**Stated exercise:** Return only the lines from the top of the material through the line marked by "ease_ratio = 2.0", unaltered.

**Data section:**
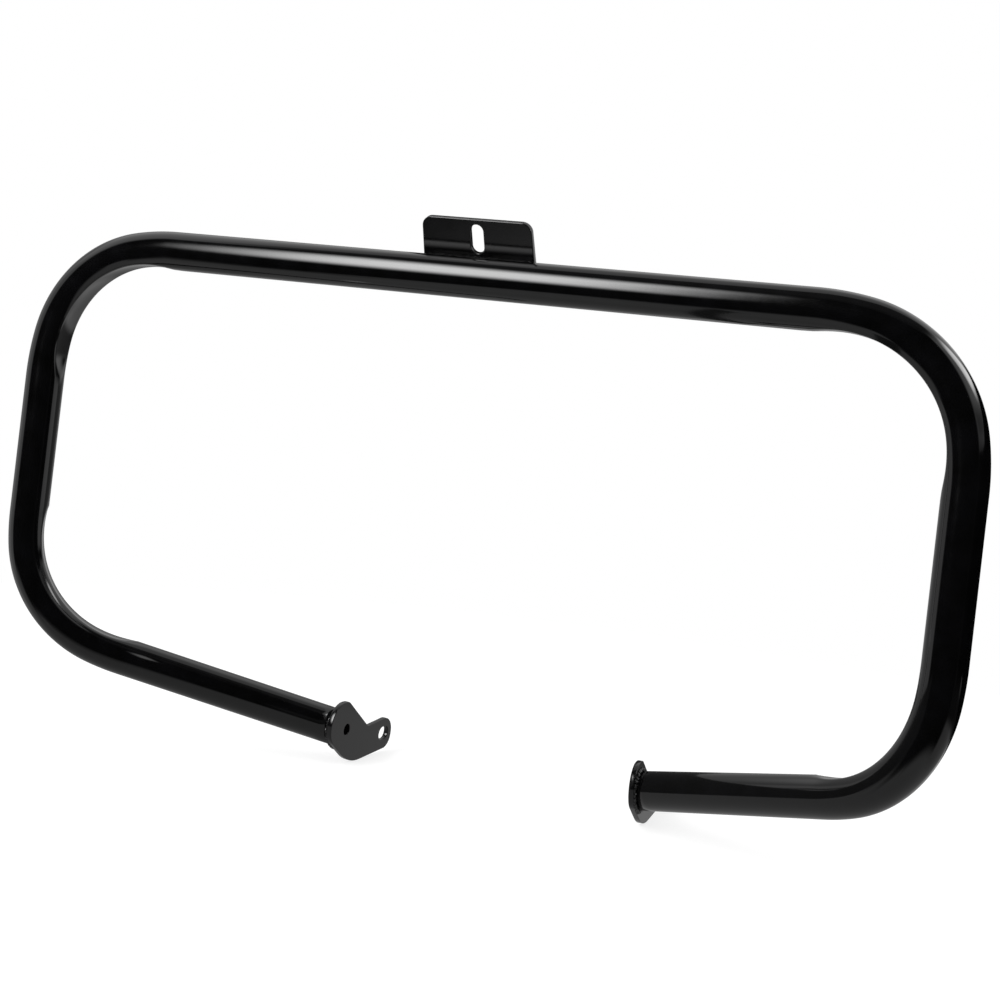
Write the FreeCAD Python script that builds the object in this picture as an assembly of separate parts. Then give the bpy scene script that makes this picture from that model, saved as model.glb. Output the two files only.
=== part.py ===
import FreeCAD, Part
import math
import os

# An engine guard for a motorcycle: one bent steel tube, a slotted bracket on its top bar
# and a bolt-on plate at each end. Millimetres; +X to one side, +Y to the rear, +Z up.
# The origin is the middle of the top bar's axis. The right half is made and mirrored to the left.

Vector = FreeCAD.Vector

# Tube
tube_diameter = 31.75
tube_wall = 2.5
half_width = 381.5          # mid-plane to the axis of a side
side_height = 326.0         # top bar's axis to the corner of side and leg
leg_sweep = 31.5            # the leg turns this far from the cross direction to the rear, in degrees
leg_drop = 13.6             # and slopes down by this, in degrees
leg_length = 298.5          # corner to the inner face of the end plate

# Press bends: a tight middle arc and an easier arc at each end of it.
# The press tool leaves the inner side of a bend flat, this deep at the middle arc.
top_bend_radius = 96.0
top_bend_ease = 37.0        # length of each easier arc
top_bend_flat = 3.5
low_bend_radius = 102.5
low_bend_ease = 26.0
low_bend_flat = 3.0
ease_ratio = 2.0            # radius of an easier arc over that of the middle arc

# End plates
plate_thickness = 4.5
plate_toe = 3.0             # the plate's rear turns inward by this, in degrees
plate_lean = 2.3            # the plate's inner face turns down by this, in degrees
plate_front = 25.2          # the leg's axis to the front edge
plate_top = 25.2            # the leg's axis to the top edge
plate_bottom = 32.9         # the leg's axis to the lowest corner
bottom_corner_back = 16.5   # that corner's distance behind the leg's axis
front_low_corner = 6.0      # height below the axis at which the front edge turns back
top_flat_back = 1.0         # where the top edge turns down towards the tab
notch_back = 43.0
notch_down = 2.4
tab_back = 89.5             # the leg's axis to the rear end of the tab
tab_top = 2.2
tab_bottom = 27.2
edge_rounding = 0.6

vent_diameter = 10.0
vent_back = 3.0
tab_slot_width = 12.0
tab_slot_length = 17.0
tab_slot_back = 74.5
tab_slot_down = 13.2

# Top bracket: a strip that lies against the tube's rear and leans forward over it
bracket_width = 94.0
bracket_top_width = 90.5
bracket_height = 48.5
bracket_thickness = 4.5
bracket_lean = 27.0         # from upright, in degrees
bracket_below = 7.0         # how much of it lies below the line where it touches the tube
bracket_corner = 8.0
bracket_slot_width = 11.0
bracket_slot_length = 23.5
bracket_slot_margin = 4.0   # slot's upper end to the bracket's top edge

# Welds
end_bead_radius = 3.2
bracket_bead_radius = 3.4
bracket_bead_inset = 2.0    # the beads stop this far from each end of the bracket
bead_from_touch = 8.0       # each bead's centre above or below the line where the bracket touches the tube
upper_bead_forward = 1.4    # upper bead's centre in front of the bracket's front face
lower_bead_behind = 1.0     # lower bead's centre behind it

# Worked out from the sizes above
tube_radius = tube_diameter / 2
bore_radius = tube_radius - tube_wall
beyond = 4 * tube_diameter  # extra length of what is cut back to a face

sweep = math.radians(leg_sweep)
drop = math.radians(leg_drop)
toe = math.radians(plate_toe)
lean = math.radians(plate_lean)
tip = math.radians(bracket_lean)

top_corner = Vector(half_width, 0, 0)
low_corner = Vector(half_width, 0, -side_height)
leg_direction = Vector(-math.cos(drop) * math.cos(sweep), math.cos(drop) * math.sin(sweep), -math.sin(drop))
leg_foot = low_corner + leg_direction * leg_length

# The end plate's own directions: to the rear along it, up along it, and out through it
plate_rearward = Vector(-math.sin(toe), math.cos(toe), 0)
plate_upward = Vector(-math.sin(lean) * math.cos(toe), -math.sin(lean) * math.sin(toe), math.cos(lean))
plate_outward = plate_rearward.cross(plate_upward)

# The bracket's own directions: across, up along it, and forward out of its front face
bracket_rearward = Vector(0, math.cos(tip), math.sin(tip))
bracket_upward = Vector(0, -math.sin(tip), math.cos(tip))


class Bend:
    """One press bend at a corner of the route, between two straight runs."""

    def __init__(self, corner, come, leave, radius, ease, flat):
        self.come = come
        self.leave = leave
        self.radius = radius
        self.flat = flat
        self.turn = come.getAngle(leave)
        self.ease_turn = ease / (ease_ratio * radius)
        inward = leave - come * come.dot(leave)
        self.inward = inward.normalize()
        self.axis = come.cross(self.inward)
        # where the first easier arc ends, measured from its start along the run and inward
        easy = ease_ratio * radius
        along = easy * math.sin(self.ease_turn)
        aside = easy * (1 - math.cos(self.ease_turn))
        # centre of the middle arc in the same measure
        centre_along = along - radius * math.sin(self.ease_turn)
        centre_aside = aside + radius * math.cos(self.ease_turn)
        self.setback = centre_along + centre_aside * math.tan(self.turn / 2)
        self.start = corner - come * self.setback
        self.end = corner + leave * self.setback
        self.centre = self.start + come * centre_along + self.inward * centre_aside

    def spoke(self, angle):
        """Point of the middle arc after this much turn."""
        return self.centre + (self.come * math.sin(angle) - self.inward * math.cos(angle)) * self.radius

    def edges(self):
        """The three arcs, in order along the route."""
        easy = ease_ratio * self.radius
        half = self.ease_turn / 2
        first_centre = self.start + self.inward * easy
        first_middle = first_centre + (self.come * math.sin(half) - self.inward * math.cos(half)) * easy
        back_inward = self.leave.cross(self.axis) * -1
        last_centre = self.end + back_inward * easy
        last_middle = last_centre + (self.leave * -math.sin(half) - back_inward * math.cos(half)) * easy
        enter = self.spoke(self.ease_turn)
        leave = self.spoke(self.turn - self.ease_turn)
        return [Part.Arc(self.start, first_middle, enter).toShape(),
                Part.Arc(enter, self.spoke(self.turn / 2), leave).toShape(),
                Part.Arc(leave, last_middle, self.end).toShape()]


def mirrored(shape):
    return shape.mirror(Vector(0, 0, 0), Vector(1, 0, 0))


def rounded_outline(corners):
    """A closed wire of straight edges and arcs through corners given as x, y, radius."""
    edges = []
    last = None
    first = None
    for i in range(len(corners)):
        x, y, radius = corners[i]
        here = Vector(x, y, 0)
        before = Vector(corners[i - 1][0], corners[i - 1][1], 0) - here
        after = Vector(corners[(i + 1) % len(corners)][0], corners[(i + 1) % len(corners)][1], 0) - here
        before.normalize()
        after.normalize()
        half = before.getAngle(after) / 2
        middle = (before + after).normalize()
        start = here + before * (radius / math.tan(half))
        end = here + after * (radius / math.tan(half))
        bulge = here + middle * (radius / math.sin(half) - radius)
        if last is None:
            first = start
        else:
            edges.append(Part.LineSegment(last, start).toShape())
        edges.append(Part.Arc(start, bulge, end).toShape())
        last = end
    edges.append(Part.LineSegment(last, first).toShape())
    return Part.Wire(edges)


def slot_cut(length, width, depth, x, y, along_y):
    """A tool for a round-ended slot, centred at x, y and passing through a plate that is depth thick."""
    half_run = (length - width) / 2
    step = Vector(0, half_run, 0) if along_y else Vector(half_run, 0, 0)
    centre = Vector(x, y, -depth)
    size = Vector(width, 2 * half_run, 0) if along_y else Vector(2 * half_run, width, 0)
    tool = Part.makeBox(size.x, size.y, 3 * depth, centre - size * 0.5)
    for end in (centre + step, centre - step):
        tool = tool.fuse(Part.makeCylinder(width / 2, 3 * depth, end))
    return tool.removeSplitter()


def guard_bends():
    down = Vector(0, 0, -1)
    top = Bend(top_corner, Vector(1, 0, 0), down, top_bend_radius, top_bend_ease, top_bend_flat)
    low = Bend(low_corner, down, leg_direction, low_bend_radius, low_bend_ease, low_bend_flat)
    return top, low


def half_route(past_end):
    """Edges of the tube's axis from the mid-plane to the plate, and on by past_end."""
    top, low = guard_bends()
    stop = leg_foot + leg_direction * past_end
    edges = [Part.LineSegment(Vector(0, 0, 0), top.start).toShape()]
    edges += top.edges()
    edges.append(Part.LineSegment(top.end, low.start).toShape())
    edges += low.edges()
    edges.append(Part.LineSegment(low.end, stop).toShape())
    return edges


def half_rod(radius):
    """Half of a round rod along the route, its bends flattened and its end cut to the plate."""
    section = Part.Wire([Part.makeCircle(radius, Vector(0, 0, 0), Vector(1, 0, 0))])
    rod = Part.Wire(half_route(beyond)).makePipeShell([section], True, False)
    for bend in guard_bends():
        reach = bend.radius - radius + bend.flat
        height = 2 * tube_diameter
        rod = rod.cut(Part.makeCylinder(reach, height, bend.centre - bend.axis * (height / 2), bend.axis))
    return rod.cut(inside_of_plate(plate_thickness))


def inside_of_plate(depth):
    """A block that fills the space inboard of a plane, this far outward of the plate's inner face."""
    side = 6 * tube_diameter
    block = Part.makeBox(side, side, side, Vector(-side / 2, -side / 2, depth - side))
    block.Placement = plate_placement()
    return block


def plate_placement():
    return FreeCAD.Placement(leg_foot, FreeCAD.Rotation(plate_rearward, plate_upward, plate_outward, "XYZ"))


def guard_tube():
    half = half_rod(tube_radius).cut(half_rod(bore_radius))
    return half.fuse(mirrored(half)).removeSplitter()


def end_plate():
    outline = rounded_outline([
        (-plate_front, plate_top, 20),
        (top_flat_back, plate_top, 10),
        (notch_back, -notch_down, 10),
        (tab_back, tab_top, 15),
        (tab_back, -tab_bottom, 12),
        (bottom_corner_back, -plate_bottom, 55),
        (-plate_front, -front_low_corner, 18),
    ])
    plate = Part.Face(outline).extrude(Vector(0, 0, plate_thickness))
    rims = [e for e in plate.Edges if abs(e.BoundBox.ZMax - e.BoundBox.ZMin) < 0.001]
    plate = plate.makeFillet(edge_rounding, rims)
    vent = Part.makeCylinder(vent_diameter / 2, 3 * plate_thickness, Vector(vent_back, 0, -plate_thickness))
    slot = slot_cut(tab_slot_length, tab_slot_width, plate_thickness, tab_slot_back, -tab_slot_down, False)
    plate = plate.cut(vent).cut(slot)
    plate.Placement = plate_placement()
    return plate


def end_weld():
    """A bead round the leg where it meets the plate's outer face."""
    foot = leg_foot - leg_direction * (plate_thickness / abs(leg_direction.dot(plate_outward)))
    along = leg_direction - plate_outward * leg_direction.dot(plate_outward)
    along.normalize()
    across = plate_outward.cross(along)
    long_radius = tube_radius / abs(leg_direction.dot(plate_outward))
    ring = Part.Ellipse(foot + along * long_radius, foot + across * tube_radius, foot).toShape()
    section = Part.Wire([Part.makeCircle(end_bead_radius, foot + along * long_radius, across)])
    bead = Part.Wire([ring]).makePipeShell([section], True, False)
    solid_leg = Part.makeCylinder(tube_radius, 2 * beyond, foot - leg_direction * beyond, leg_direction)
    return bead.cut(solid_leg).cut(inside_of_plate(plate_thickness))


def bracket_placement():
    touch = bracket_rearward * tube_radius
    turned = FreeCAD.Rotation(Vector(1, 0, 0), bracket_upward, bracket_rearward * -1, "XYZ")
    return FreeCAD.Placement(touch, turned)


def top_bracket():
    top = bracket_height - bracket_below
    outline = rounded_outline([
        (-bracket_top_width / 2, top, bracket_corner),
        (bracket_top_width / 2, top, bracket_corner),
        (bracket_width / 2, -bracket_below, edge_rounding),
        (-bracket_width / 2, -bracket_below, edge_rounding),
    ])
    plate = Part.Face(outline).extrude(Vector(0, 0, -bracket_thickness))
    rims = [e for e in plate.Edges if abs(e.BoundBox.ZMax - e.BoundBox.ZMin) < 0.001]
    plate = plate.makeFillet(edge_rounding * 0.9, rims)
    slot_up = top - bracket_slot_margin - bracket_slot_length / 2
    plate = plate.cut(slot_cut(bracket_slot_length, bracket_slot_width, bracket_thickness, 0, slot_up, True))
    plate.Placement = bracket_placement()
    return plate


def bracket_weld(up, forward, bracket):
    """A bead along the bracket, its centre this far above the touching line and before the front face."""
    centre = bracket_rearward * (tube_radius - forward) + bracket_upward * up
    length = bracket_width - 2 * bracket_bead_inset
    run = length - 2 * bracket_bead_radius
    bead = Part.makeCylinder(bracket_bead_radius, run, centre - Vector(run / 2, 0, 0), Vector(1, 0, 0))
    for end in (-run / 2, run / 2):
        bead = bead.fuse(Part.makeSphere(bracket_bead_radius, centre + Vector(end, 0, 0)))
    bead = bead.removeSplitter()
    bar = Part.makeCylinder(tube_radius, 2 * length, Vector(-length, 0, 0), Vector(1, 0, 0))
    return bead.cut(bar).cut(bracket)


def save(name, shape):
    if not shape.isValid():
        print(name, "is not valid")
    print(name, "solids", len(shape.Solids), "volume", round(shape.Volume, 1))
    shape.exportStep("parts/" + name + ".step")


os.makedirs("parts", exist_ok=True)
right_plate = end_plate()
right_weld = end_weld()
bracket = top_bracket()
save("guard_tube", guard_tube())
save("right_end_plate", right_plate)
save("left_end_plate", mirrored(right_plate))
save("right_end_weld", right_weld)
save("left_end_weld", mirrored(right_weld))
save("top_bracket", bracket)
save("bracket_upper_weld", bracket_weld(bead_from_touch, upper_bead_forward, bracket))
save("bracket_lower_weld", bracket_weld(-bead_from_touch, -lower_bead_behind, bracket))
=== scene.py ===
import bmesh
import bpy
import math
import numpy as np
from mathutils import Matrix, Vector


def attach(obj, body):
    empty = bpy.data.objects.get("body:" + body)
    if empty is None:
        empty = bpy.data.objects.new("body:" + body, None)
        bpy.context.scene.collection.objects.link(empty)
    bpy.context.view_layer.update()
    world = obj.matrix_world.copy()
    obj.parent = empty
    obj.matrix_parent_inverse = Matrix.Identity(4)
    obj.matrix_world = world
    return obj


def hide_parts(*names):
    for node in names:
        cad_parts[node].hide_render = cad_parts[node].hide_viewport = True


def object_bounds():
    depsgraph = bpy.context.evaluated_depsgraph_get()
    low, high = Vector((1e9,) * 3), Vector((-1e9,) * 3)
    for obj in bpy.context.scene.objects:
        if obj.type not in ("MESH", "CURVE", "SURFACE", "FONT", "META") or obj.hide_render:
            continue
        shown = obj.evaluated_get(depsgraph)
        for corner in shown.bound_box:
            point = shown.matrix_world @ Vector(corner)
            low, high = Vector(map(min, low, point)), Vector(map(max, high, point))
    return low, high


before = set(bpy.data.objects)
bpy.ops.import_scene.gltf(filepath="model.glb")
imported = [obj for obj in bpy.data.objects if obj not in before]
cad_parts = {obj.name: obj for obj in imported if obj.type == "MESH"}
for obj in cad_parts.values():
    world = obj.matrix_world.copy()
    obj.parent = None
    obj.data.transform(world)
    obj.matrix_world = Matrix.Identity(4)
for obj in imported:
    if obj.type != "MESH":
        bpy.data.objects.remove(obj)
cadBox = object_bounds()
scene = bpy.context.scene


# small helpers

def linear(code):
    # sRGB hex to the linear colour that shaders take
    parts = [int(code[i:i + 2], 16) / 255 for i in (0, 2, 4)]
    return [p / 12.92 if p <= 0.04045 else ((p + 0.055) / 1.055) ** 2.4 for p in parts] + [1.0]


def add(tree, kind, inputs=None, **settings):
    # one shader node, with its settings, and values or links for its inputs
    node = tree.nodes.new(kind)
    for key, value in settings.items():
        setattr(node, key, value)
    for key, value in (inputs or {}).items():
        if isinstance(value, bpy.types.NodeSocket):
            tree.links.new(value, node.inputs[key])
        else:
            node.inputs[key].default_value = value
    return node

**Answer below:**
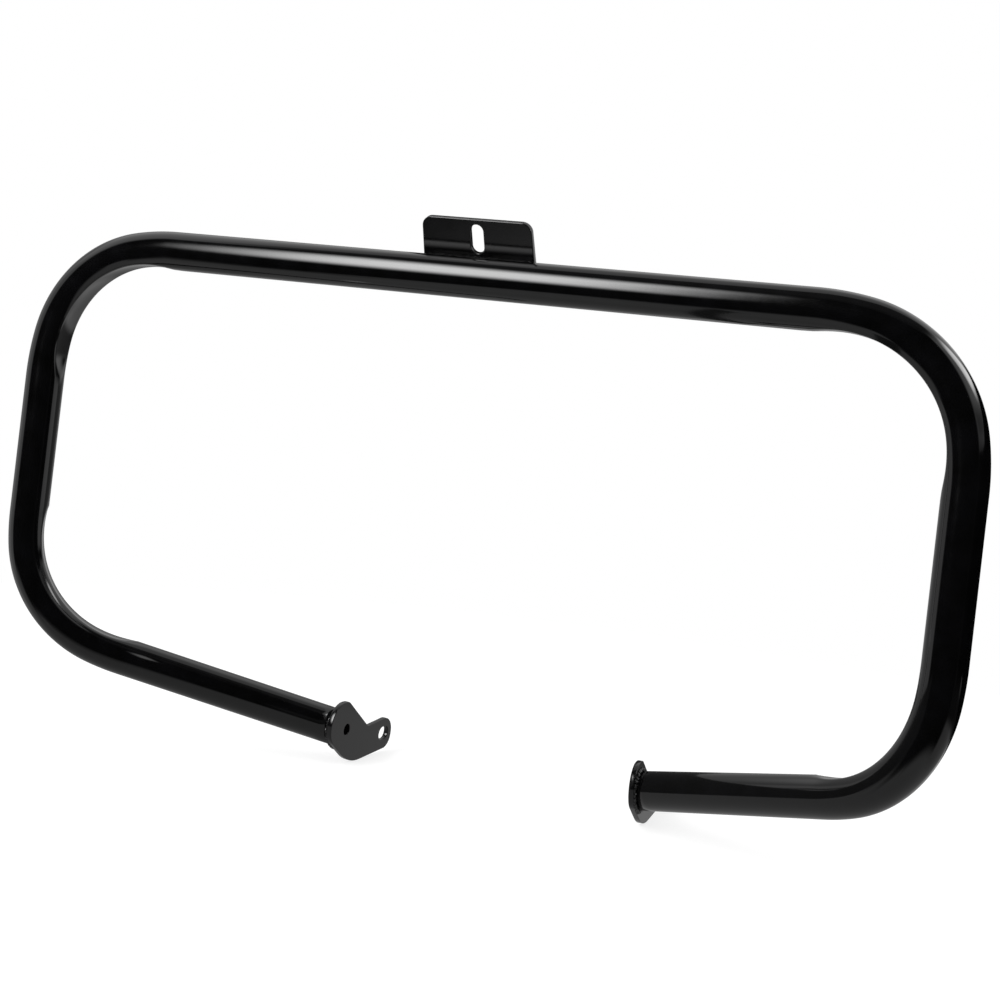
Write the FreeCAD Python script that builds the object in this picture as an assembly of separate parts. Then give the bpy scene script that makes this picture from that model, saved as model.glb. Output the two files only.
=== part.py ===
import FreeCAD, Part
import math
import os

# An engine guard for a motorcycle: one bent steel tube, a slotted bracket on its top bar
# and a bolt-on plate at each end. Millimetres; +X to one side, +Y to the rear, +Z up.
# The origin is the middle of the top bar's axis. The right half is made and mirrored to the left.

Vector = FreeCAD.Vector

# Tube
tube_diameter = 31.75
tube_wall = 2.5
half_width = 381.5          # mid-plane to the axis of a side
side_height = 326.0         # top bar's axis to the corner of side and leg
leg_sweep = 31.5            # the leg turns this far from the cross direction to the rear, in degrees
leg_drop = 13.6             # and slopes down by this, in degrees
leg_length = 298.5          # corner to the inner face of the end plate

# Press bends: a tight middle arc and an easier arc at each end of it.
# The press tool leaves the inner side of a bend flat, this deep at the middle arc.
top_bend_radius = 96.0
top_bend_ease = 37.0        # length of each easier arc
top_bend_flat = 3.5
low_bend_radius = 102.5
low_bend_ease = 26.0
low_bend_flat = 3.0
ease_ratio = 2.0            # radius of an easier arc over that of the middle arc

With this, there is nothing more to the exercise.